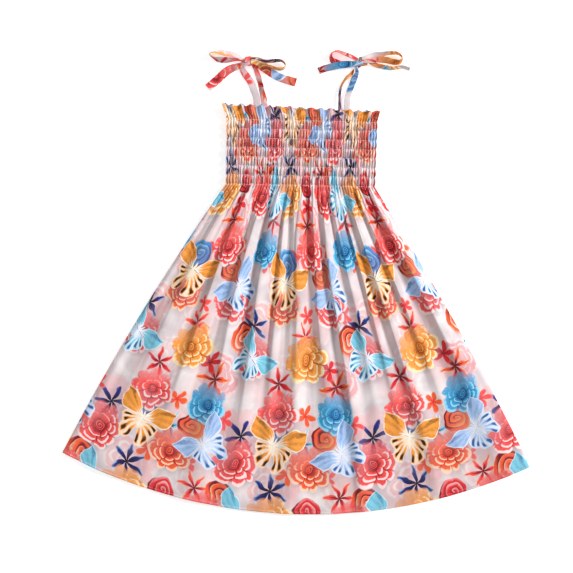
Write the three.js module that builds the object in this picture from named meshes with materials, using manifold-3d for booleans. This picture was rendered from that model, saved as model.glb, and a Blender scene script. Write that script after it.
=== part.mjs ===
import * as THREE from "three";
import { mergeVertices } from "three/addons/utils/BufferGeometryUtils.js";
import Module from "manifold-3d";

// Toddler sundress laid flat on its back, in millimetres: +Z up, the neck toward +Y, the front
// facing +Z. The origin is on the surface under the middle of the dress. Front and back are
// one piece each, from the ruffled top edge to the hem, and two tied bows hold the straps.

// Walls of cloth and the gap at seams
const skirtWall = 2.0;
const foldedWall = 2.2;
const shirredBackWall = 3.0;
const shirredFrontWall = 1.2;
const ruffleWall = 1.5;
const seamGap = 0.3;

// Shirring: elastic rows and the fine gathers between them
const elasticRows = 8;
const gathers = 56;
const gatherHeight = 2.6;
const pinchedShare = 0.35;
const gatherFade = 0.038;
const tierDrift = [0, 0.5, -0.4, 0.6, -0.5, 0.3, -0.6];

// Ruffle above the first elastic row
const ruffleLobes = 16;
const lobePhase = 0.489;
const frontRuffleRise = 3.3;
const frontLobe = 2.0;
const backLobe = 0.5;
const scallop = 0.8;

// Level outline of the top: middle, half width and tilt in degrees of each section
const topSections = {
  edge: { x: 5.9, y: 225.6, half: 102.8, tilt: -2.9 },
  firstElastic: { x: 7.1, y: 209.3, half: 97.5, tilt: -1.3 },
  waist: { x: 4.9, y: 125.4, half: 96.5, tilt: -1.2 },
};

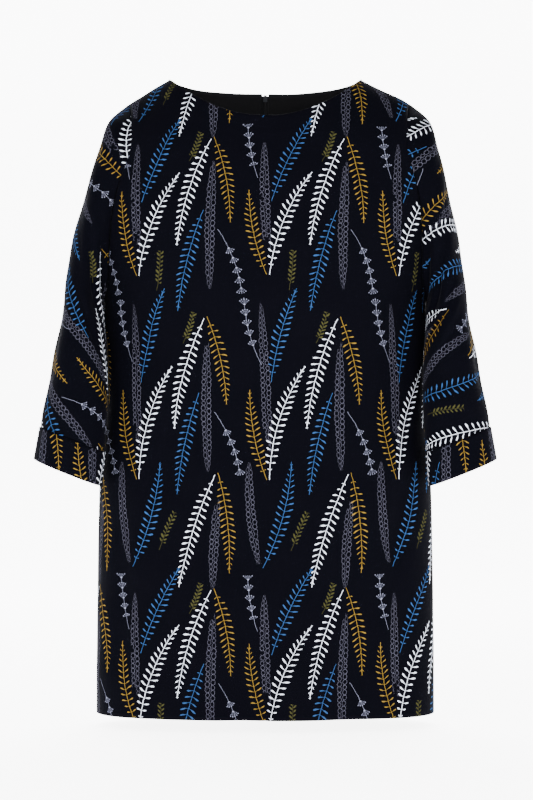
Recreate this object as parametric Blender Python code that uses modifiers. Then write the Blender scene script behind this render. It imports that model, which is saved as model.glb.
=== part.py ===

● **The exercise**
Quote each line of the listing above exactly.

● **Response for this exercise**
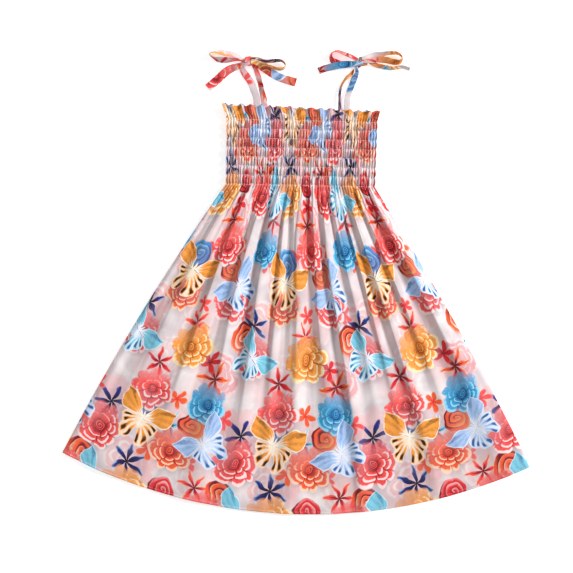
Write the three.js module that builds the object in this picture from named meshes with materials, using manifold-3d for booleans. This picture was rendered from that model, saved as model.glb, and a Blender scene script. Write that script after it.
=== part.mjs ===
import * as THREE from "three";
import { mergeVertices } from "three/addons/utils/BufferGeometryUtils.js";
import Module from "manifold-3d";

// Toddler sundress laid flat on its back, in millimetres: +Z up, the neck toward +Y, the front
// facing +Z. The origin is on the surface under the middle of the dress. Front and back are
// one piece each, from the ruffled top edge to the hem, and two tied bows hold the straps.

// Walls of cloth and the gap at seams
const skirtWall = 2.0;
const foldedWall = 2.2;
const shirredBackWall = 3.0;
const shirredFrontWall = 1.2;
const ruffleWall = 1.5;
const seamGap = 0.3;

// Shirring: elastic rows and the fine gathers between them
const elasticRows = 8;
const gathers = 56;
const gatherHeight = 2.6;
const pinchedShare = 0.35;
const gatherFade = 0.038;
const tierDrift = [0, 0.5, -0.4, 0.6, -0.5, 0.3, -0.6];

// Ruffle above the first elastic row
const ruffleLobes = 16;
const lobePhase = 0.489;
const frontRuffleRise = 3.3;
const frontLobe = 2.0;
const backLobe = 0.5;
const scallop = 0.8;

// Level outline of the top: middle, half width and tilt in degrees of each section
const topSections = {
  edge: { x: 5.9, y: 225.6, half: 102.8, tilt: -2.9 },
  firstElastic: { x: 7.1, y: 209.3, half: 97.5, tilt: -1.3 },
  waist: { x: 4.9, y: 125.4, half: 96.5, tilt: -1.2 },
};

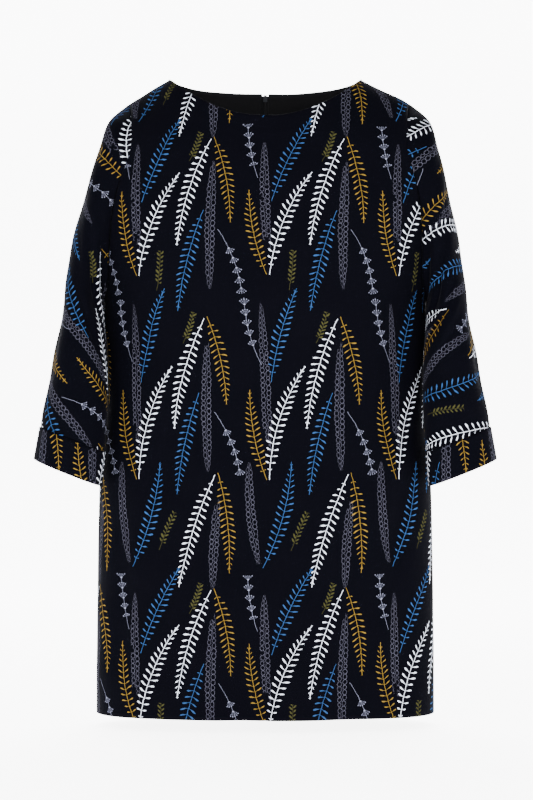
Recreate this object as parametric Blender Python code that uses modifiers. Then write the Blender scene script behind this render. It imports that model, which is saved as model.glb.
=== part.py ===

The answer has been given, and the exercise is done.